1951年西ドイツ製
久しぶりにアルニコを楽しんでいます。低域が豊かなユニットを探していた頃、Telefunken L6と同時にこのユニットを入手しています。Rullitを聴き慣れた耳には、ほんの少し低域が弱く、しかし声は気持ち良く心に届きます。Rullitより随分優しい感じがします。Telefunken L6と比較しても、そのように感じます。6 Ruf lsp 15dは、とにかく繊細な感じが好きです。少し時間が経つにつれ耳が慣れてくると、低域もこれで十分かなと思わせてくれ、どこまでも存在感のある音に納得です。いつもと同じか、少し大き目の音量で聴きます。
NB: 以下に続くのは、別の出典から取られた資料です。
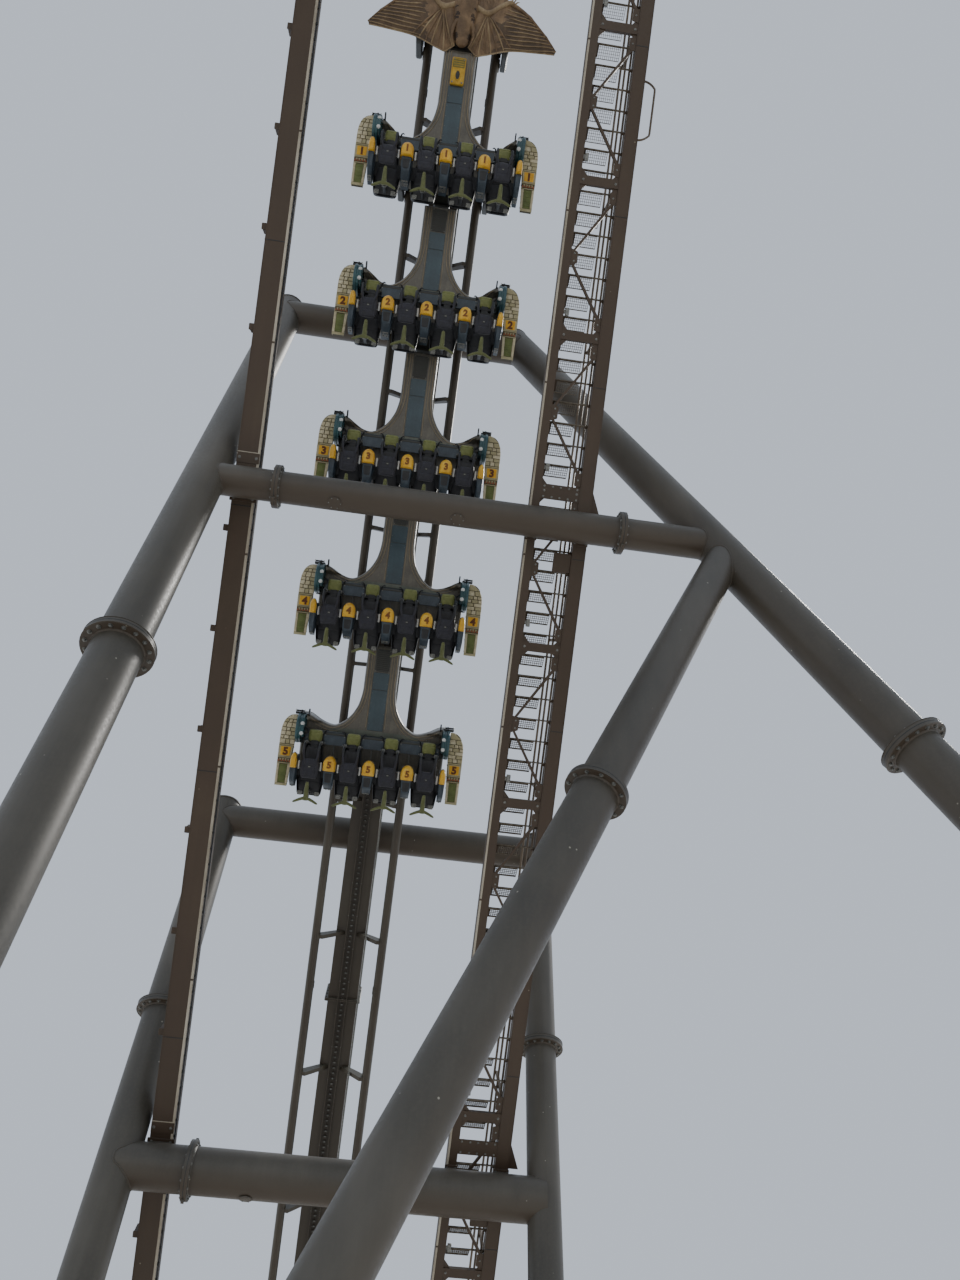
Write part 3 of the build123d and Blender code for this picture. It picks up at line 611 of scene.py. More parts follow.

私の狭い仕事部屋でも飽和せずピッタリくるスペックです。部屋の隅々まで行き渡る豊かな波動は、いつまでも飽きずに音楽に没頭でき、まるで空気のような存在になります。
このSiemens 6 Ruf lsp 15dは、10吋ならではの実力が備わった、とても美しいユニットです。
実はアルニコに貼ってあるシールに執着があって、このユニットに出会った時は小躍りしました。ブルーグレイに塗装されたヨークと渋いオレンジ色がとても印象深く、ユニットに誇りを持ち製造されている感じがします。この後のVACプロダクトは事務的な雰囲気で、残念な感じがします。だいぶダメージがあるシールですが時間経過の長さを知らせてくれますし、なんだかとてもお洒落に見えます。表面の具合から「石ころ」や「おはぎ」にも見えることがあります。他のパーツと違い。随分ラフな仕上がりですが、こんな所に手作りを感じてしまいます。この写真に写っているのには、クレーターのような穴があります。日本製品だったら、これは使わないでしょうね。でも使っちゃう。ここは鉄の鋳物でしょうが、他とは違うマインドが見えてきます。溶けた鉄を感じるというか。音魂の一部というか、生々しい感じさえあり、熱を感じます。
当時eBayに同じユニットが北朝鮮から出品されていて、欲しいなと何度もページを覗いていました。さすが怖くて購入できませんでしたが結構なお値段でした。そのユニットにはお決まりの布袋が付属していて、お尻のシールもさらに美しかった。あれは、どうしただろうか。どんな経緯で北朝鮮に渡ったのだろう。かの地にもオーデイオを愛する人がいるんですね。政府の高官でしょうか? このユニット、流通が少なくなってきたようで、最近はeBayでもなかなか見かけなくなってきました。
このユニットのコーン裏側には、かろうじて51と読める、ほぼヨゴレに見えるプリントが残っていますので、1951年の製造と思われます。若干褪色があり、その色はかえって好ましい風合いです。
マグネシウム製の薄いシャーシは、少し酸化が進んでいますが、Stentrianユニットの腐食ほど進行は速くないようです。要注意箇所です。そして、ベークの三つ葉ダンパーはいかにもシャープな反応をしてくれそうです。フィクスドエッジは、まだしっかりした状態を保っています。このユニットはコーン紙とボビンの接着部に補強のために布製のリングが取りつきます。初期型の特徴ですが、あまり他では見ない仕様です。ヴォイスコイルの線のコーン取り付けは、昔のTelefunkenのように糸で結んでありこれも泣かせます。
6 Ruf lsp 15dは、非常に作りが良く、丁寧な組立作業とデザインには高級感が漂います。Telefunken L6は工業製品に見えますが、6 Ruf lsp 15dはあきらかに違います。Klangfilmでも使用された優れたユニットというのも納得が行きます。70年以上前のハイエンドな音ですね。
以前、測定したグラフをご覧ください。別な時に入手した、ずっと後の時代に製造された10吋Siemensユニットの測定結果と合わせて比較すると、低域の出方などに違いが見て取れます。左側が6Rufになります。後で購入のユニットは、Isophonとペアで売られていて、デザインも一緒で音響的に問題ないからということで入手しましたが、当たり前にダメでした。eBayは試聴できないのでリスクは大きいです。せめて、どちらかだけでもペアにしたいのですが、残念ながら、なかなか相手が見つかりません。良く見るシャーシなんですが・・・。どこにも書いてない型番も調べないといけません。
この測定結果だけ見ると、低域不足にも見えますが、実際にはしっかりした低域です。イヤイヤこのユニット6 Ruf lsp 15dは、お勧めです。ひと回り小さい弟の22シリーズも是非聴いてみたいと思っています。